:: STATED PROBLEM ::
Write out exactly the lines between the line containing "parts = bpy.data.collections.new(OBJECT_NAME)" and the line containing "imported CAD model.", including both of those lines, and nothing more.

+-------+

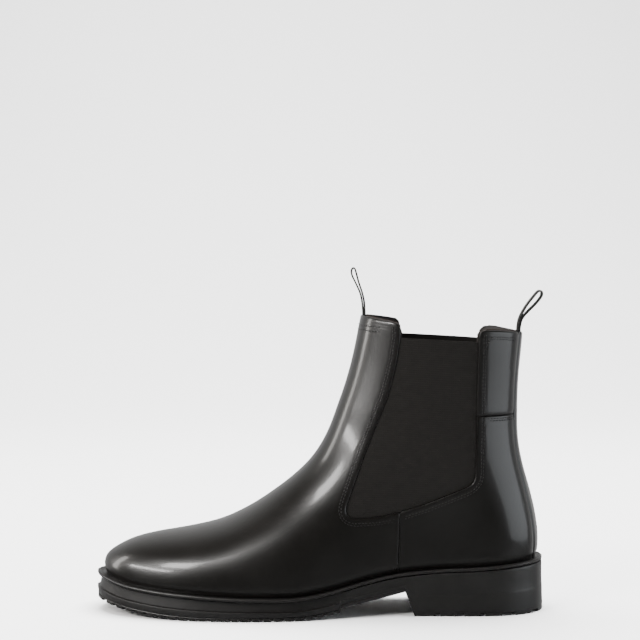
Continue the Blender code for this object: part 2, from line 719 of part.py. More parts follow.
def pull_tab(name, path, pivot, material, collection):
    """A loop of webbing on an empty that lies on its folding line."""
    hinge = bpy.data.objects.new(name + "_hinge", None)
    hinge.empty_display_size = 0.01
    hinge.location = to_frame((pivot[0], pivot[1], 0.0))
    collection.objects.link(hinge)
    middle = dense_path(path, 3)
    vertices, faces = [], []
    for s, z in middle:
        for y in (-WEBBING_HALF_WIDTH, WEBBING_HALF_WIDTH):
            vertices.append(to_frame((s - pivot[0] + HALF_LENGTH, z - pivot[1], y)))
    for i in range(len(middle) - 1):
        faces.append((2 * i, 2 * i + 2, 2 * i + 3, 2 * i + 1))
    tab = new_object(name, vertices, faces, material, collection)
    tab.parent = hinge
    solidify = tab.modifiers.new("webbing", "SOLIDIFY")
    solidify.thickness = WEBBING * MM
    solidify.offset = 0.0
    solidify.use_even_offset = False
    return tab


# ---- materials and assembly ------------------------------------------------

def material(name, colour, roughness, metallic=0.0):
    made = bpy.data.materials.new(name)
    made.use_nodes = True
    shader = made.node_tree.nodes["Principled BSDF"]
    shader.inputs["Base Color"].default_value = (*colour, 1.0)
    shader.inputs["Roughness"].default_value = roughness
    shader.inputs["Metallic"].default_value = metallic
    made.diffuse_color = (*colour, 1.0)
    return made


def make_upper(parts):
    """Leather, elastic, linings and stiffeners."""
    black = (0.012, 0.012, 0.013)
    brown = (0.045, 0.032, 0.026)
    leather_pieces = (("vamp", vamp_region, 0), ("quarter_lateral", quarter_region, -1),
                      ("quarter_medial", quarter_region, 1),
                      ("rear_panel_lateral", rear_panel_region, -1),
                      ("rear_panel_medial", rear_panel_region, 1),
                      ("back_strip", strip_region, 0))
    for name, region, side in leather_pieces:
        thickness = STRIP_LEATHER if name == "back_strip" else LEATHER
        upper_piece(name, region, 0.0, thickness, material(name, black, 0.3), parts, side)
    for name, side in (("gore_lateral", -1), ("gore_medial", 1)):
        elastic = material(name, (0.02, 0.019, 0.018), 0.8)
        upper_piece(name, gore_region, MIDDLE_DEPTH, MIDDLE, elastic, parts, side)
    upper_piece("toe_puff", toe_puff_region, MIDDLE_DEPTH, MIDDLE,
                material("toe_puff", (0.5, 0.45, 0.36), 0.8), parts)
    upper_piece("heel_counter", counter_region, MIDDLE_DEPTH, MIDDLE,
                material("heel_counter", (0.42, 0.33, 0.22), 0.8), parts)
    for name, pivot in (("front_tab_anchor", FRONT_TAB_PIVOT),
                        ("rear_tab_anchor", REAR_TAB_PIVOT)):
        upper_piece(name, tab_end_region(pivot), MIDDLE_DEPTH, MIDDLE,
                    material(name, (0.05, 0.05, 0.052), 0.75), parts)
    linings = (("vamp_lining", vamp_lining_region, 0),
               ("quarter_lining_lateral", quarter_lining_region, -1),
               ("quarter_lining_medial", quarter_lining_region, 1))
    for name, region, side in linings:
        upper_piece(name, region, LINING_DEPTH, LINING, material(name, brown, 0.6), parts, side)


def make_sole(parts, cutters):
    """Sock liner, insole, shank, filler, welt, outsole and heel core."""
    full = round_stations(HEEL_S, TOE_S, 32)
    inner_reach = -WALL - 3 * GAP
    liner_low = -(GAP + INSOLE + GAP + NAIL_HEAD + GAP)
    layered_solid("sock_liner", full, [level(liner_low, inner_reach),
                                       level(liner_low - SOCK_LINER, inner_reach)],
                  material("sock_liner", (0.05, 0.036, 0.028), 0.7), parts)
    insole = layered_solid("insole", full, [level(-GAP, inner_reach),
                                            level(-GAP - INSOLE, inner_reach)],
                           material("insole", (0.35, 0.26, 0.17), 0.8), parts)
    layered_solid("welt", full,
                  [edge_level(WELT, 0.5), edge_level(WELT - 0.5, 0.0), edge_level(0.5, 0.0),
                   edge_level(0.0, 0.6), edge_level(0.0, WELT_WIDTH),
                   edge_level(WELT, WELT_WIDTH)],
                  material("welt", (0.016, 0.016, 0.017), 0.5), parts, hollow=True)
    front = np.concatenate([np.linspace(FILLER[0], 240.0, 8),
                            240.0 + (FILLER[1] - 240.0) * np.sin(np.linspace(0, np.pi / 2, 6))[1:]])
    filler_inset = WELT_WIDTH + GAP + 1.0
    layered_solid("cork_filler", front, [edge_level(WELT, filler_inset),
                                         edge_level(0.0, filler_inset)],
                  material("cork_filler", (0.36, 0.22, 0.11), 0.9), parts)
    strap_outline("shank", *SHANK, SHANK_HALF_WIDTH, lambda s: feather_z(s) - 2.0,
                  lambda s: feather_z(s) - 0.5,
                  material("shank", (0.45, 0.45, 0.46), 0.35, 1.0), parts)
    make_outsole(material("outsole", (0.014, 0.014, 0.015), 0.6), parts, cutters)
    core = pocket_solid("heel_core", GAP, -GAP,
                        material("heel_core", (0.1, 0.1, 0.1), 0.8), parts)
    steel = material("heel_nail", (0.5, 0.48, 0.42), 0.4, 1.0)
    for number, (s, y) in enumerate(NAIL_PLACES, start=1):
        nail = turned(f"heel_nail_{number}",
                      nail_shape(NAIL_HEAD_RADIUS, NAIL_RADIUS, NAIL_HEAD, NAIL_LENGTH),
                      steel, parts)
        hole = turned(f"nail_hole_cutter_{number}",
                      nail_shape(NAIL_RADIUS + GAP, NAIL_RADIUS + GAP, NAIL_HEAD, NAIL_LENGTH + 1.0),
                      None, cutters)
        for thing in (nail, hole):
            place_nail(thing, s, y)
        cut(core, hole)
        cut(insole, hole)


def make_tabs(parts):
    """The two webbing pull tabs on their folding lines."""
    for name, path, pivot in (("front_pull_tab", FRONT_TAB_PATH, FRONT_TAB_PIVOT),
                              ("rear_pull_tab", REAR_TAB_PATH, REAR_TAB_PIVOT)):
        pull_tab(name, path, pivot, material(name, (0.05, 0.05, 0.052), 0.75), parts)


def main():
    for thing in list(bpy.data.objects):
        bpy.data.objects.remove(thing, do_unlink=True)
    parts = bpy.data.collections.new(OBJECT_NAME)
    cutters = bpy.data.collections.new("cutters")
    for collection in (parts, cutters):
        bpy.context.scene.collection.children.link(collection)
    make_upper(parts)
    make_sole(parts, cutters)
    make_tabs(parts)


main()
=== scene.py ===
"""The looks of the chelsea boot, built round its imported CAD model.

The upper's surface is the CAD's own, from the same driving dimensions, with a fine mesh,
rolled leather edges and stitches. Side-view places (s, z) are in millimetres: s is the
distance forward of the back of the heel, z the height above the floor.
"""

import bmesh
import bpy
import numpy as np
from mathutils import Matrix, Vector


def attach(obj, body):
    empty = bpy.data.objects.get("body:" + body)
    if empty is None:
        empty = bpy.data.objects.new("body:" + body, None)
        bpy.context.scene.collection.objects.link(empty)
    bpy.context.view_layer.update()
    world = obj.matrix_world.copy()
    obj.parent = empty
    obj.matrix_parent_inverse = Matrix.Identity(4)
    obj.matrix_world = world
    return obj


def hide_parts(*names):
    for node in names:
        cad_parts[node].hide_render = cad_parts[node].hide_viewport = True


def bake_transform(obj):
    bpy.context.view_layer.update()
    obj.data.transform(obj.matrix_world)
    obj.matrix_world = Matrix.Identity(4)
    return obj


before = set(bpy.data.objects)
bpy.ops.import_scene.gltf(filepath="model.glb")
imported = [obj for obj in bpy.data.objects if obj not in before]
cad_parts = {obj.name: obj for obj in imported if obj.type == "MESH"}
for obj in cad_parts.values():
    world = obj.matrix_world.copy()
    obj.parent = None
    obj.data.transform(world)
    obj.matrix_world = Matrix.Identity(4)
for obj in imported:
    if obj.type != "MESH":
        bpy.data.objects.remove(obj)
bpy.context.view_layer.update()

# ---- driving dimensions, in millimetres ------------------------------------

MM = 0.001
SOLE_LENGTH = 302.0
HALF_LENGTH = SOLE_LENGTH / 2.0
GAP = 0.3
UPPER_LIFT = 0.7
LAYER_GAP = 0.5

LEATHER = 1.5
STRIP_LEATHER = 1.2
MIDDLE_DEPTH = LEATHER + LAYER_GAP
MIDDLE = 0.8
LINING_DEPTH = MIDDLE_DEPTH + MIDDLE + LAYER_GAP
LINING = 0.8
WALL = LINING_DEPTH + LINING

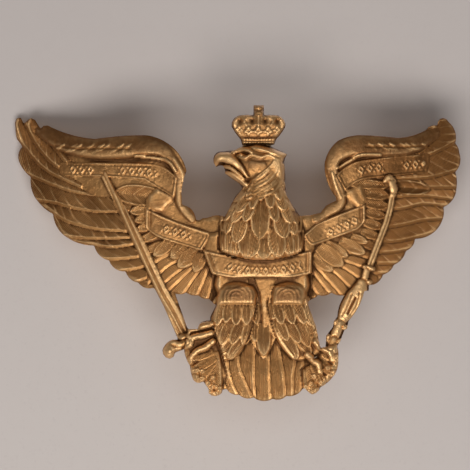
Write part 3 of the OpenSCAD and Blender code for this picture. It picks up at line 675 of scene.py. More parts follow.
def lay_sword():
    level = 1.0
    part, x, z, d = area(SWORD_BLADE)
    # Distance across the blade from its middle ridge
    middle = smooth([(-54.6, 22.2), (-44.8, 0), (-36.4, -18), (-31.6, -26.4), (-27.6, -34)])
    side_away = nearest(middle, x, z)[0]
    ridges = 0.34 * np.exp(-((side_away / 0.3) ** 2)) + 0.3 * np.exp(-(((side_away - 1.55) / 0.3) ** 2))
    hollow = -0.4 * np.exp(-(((side_away - 0.85) / 0.35) ** 2))
    put(part, (d > 0) & (side_away < 2.9), base[part] + level + ridges + hollow - 0.5 * ramp(0.4 - d, 0, 0.4))
    # Grip, guard and pommel
    part, _, _, d = area(SWORD_HILT)
    put(part, d > 0, base[part] + 1.7 + 0.7 * ramp(d, 0, 1.4))
    part, _, _, d = area(QUILLON)
    put(part, d > 0, base[part] + 0.9 + 1.0 * ramp(d, 0, 1.2))
    boss(-32.1, -39.8, 2.0, 2.0, 0.7)
    boss(-32.1, -39.8, 0.9, 0.9, 0.6)
    carve([(-29.2, -35.4), (-27.4, -38.8)], 0.3, 0.6)
    tube([(-31, -36.9), (-28.6, -37.6), (-26.4, -36.6)], [1.0, 1.2, 1.3], [0.8, 1.0, 1.2], over=1.0)


def lay_sceptre():
    tube([(45.2, 14.6), (44.4, 9.6), (42.9, 4.4), (41.2, 0), (38.9, -6), (36.9, -11.4)],
         [1.1, 1.15, 1.2, 1.25], [0.7, 0.8], over=0.6, flat=0.4)
    carve([(45.4, 14), (44.6, 9.4), (43.2, 4.4), (41.5, 0), (39.2, -6), (37.2, -11)], 0.22, 0.35)
    tube([(42.8, 19.2), (44, 20.1), (45.6, 19)], [0.9, 1.4, 1.0], [0.9, 1.1, 0.6], over=1.0)
    tube([(44.8, 18.6), (45.6, 16.6), (45.5, 14.6)], [1.2, 1.5, 1.2], [0.9, 1.2, 0.8], over=1.0)
    carve([(44, 15.2), (46.6, 14.6)], 0.22, 0.5)
    tube([(35.4, -10.6), (38.4, -11.4)], [0.8, 0.8], [1.2, 1.2], over=0.9)
    tube([(34.2, -15.6), (37.2, -16)], [0.9, 0.9], [1.0, 1.0], over=0.8)
    tube([(36.2, -12), (35.6, -14.4)], [1.2, 1.2], [0.9, 0.9], over=0.8)
    tube([(34.6, -16.6), (32.6, -21.4), (29.6, -26), (27.6, -29.2)],
         [2.0, 3.8, 3.3, 1.7], [1.4, 2.0, 1.8, 1.2], over=0.5)
    carve([(32.4, -21.4), (30.6, -24.8), (29.8, -26.8)], 0.3, 1.1)
    carve([(33.8, -19.6), (32.8, -24), (30.6, -27.4)], 0.24, 0.5)
    carve([(31, -20), (29.6, -24), (27.6, -27.6)], 0.24, 0.45)
    tube([(25.4, -29.8), (29.2, -32)], [1.0, 1.0], [1.0, 1.0], over=1.3)
    tube([(27, -30.4), (24.8, -35.4)], [1.6, 1.6], [1.4, 1.4], over=0.8)
    tube([(22.8, -34.8), (26.8, -36.6)], [1.0, 1.0], [1.1, 1.1], over=1.3)
    tube([(24.8, -36), (23.8, -38.4)], [1.7, 1.5], [1.1, 1.0], over=0.9)


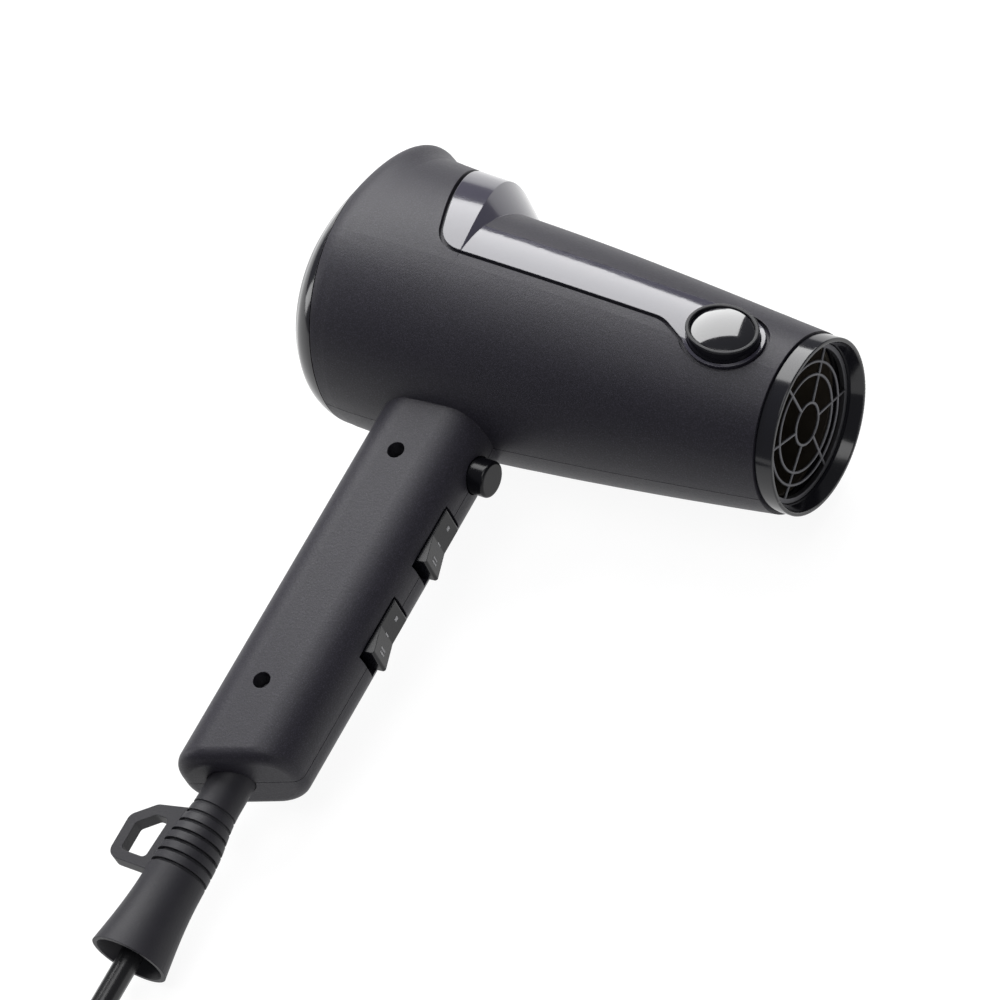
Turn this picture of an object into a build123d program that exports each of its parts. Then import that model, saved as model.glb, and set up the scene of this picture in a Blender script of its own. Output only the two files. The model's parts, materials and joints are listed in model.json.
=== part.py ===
"""A hand-held hair dryer, lying on its side, as separate named pieces. Millimetres.

The pieces are drawn upright: X runs along the barrel from the rear ring to the outlet, Z points up,
the handle hangs down, and the origin is the centre of the rear ring's face. A plane then lays the
dryer on its left side (+Y), resting on the barrel, one oval cap and the rim of the cord sleeve.
"""

import math
import os

from build123d import *

# Barrel
BARREL_END = 155.7          # front edge of the housing
OUTLET_END = BARREL_END + 5.8  # front face of the outlet ring
WALL = 2.2                  # housing wall
SADDLE_END = 49.5           # foot of the bridge
NOSE_SLOPE = 0.83           # fall of the bridge's front face
# x, half width, height of the top over the axis: the lower half is a circle of the half width
HUMP = (
    (0, 31.4, 41.5),
    (3, 34.6, 47.2),
    (6, 36.6, 51.9),
    (9, 37.7, 50.9),
    (12, 38.1, 49.2),
    (15, 38.35, 48.2),
)
SADDLE = (HUMP[-1], (27, 38.6, 46.9), (39, 38.2, 46.2), (SADDLE_END, 37.5, 45.5))
BARREL = (
    (SADDLE_END, 37.5, 35.5),
    (85, 34.9, 33.3),
    (120, 31.5, 30.2),
    (BARREL_END, 27.4, 26.8),
)
RIM_X, RIM_LEAN = 5.6, 0.14  # rear edge of the housing, a plane that leans back at the top
SEAM = 0.1                  # half the gap between the housing halves

# Gloss trim
TRIM_THICK = 1.4
TRIM_BED = 0.1              # clearance under the trim
GROOVE = 1.2                # dark line round the trim
BAND_LOW, BAND_HIGH = 4.3, 16.2
BACK_FOOT, BACK_LEAN = 44.0, 0.40  # rear edge of the bridge at the axis, and how it leans back
TRIM_CORNER = 9.0
CAP_X, CAP_LIFT = 136.0, 9.5  # place along the barrel, degrees above the side
CAP_A, CAP_B = 11.1, 9.1    # half sizes of the bezel
CAP_PROUD = 3.3
BEZEL_WALL = 1.3
CAP_SINK = 2.6
CAP_FIT = 0.15

# Outlet and rear
OUTLET_R = 26.5
OUTLET_LIP = 1.2
SPIGOT_R, SPIGOT_WALL, SPIGOT_START = 24.95, 1.0, BARREL_END - 6.7
COLLAR_START = BARREL_END - 6.1
GRILLE_X, GRILLE_DOME, GRILLE_R = BARREL_END + 0.7, 1.2, 23.8
GRILLE_RINGS = (6.3, 10.5, 14.6, 18.4)
GRILLE_WIRE = 0.45
REAR_BORE = 29.0
COVER_R = 28.7
SLOTS = (7.5, 11.5, 15.5, 19.5, 23.5)

# Fan, motor and heater
SHROUD_R, SHROUD_WALL = 31.0, 1.6
SHROUD_START, SHROUD_STEP, SHROUD_END = 15.0, 44.0, 62.0
TUBE_R, TUBE_WALL, TUBE_START, TUBE_END = 23.6, 1.0, 57.0, BARREL_END - 3.7
MOTOR_R, MOTOR_START, MOTOR_END = 14.0, 33.0, 58.0
SHAFT_R = 1.15
FAN_R, FAN_HUB, FAN_START, FAN_END = 28.6, 11.0, 20.0, 31.0
BLADES, VANES = 9, 7
COIL_R, COIL_WIRE, COIL_FIRST, COIL_PITCH, COILS = 17.5, 1.1, 74.0, 8.0, 7
BOARD_START, BOARD_END, BOARD_THICK = 66.0, 140.0, 0.8

# Handle
HANDLE_X = 51.3
HANDLE_DEPTH, HANDLE_THICK, HANDLE_ROUND = 36.6, 28.2, 12.0
HANDLE_END, END_LEAN = -160.3, 20.0
SCREW_X, SCREW_Z = 49.7, (-52.3, -133.7)
SCREW_HEAD, SCREW_SHANK, BOSS_R = 2.4, 1.25, 4.0
BUTTON_Z, BUTTON_R, BUTTON_END, BUTTON_TRAVEL = -46.0, 5.6, 74.8, 2.0
ROCKER_Z = (-71.5, -103.5)
ROCKER_HALF, ROCKER_WIDE, ROCKER_TILT, PIVOT_X = 9.2, 10.4, 8.0, 63.6
TRUNNION_R = 1.5
RUN_FIT = 0.05              # radial clearance of shafts and trunnions

# Cord sleeve and cord
SLEEVE_X, SLEEVE_END, SLEEVE_NECK, SLEEVE_MOUTH = 49.3, -221.0, 6.6, 11.8
SLEEVE_WALL, BORE_END = 1.4, -203.0
GROOVES, GROOVE_FIRST, GROOVE_PITCH = 7, -171.5, 3.5
LOOP_THICK, LOOP_BAR = 4.6, 3.3
CORD_R = 3.5
CORD_FIT = 0.1

# The cord where it lies, in the frame of the written pieces
LEAD_ROUTE = (
    (-32.42, -117.07, 14.83),
    (-32.6, -149.9, 11.0),
    (-33.6, -181.0, 7.0),
    (-34.6, -209.0, 4.1),
    (-35.0, -234.0, 3.6),
)
PLUG_ROUTE = (
    (11.0, -280.0, 18.0),
    (25.0, -280.1, 17.4),
    (40.0, -280.5, 13.4),
    (55.0, -280.7, 12.5),
)
WOUND_AT = (11.0, -234.0)   # centre of the wound turns
WOUND_R, WOUND_PITCH = 46.0, 7.2
PLUG_AT = (99.6, -280.7)    # middle of the plug's face
PLUG_WIDE, PLUG_HIGH, PLUG_ROUND = 35.4, 25.0, 11.0
PLUG_BODY, PLUG_TAPER, PLUG_NECK = 22.0, 12.0, 14.0
PIN_R, PIN_LENGTH, PIN_APART = 2.4, 19.0, 19.0


def side_prism(face, half=90.0):
    """A side-view outline (x, z) run through the whole width."""
    return extrude(Plane.XZ * face, amount=half, both=True)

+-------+

:: COMPLETE ANSWER ::
    parts = bpy.data.collections.new(OBJECT_NAME)
    cutters = bpy.data.collections.new("cutters")
    for collection in (parts, cutters):
        bpy.context.scene.collection.children.link(collection)
    make_upper(parts)
    make_sole(parts, cutters)
    make_tabs(parts)


main()
=== scene.py ===
"""The looks of the chelsea boot, built round its imported CAD model.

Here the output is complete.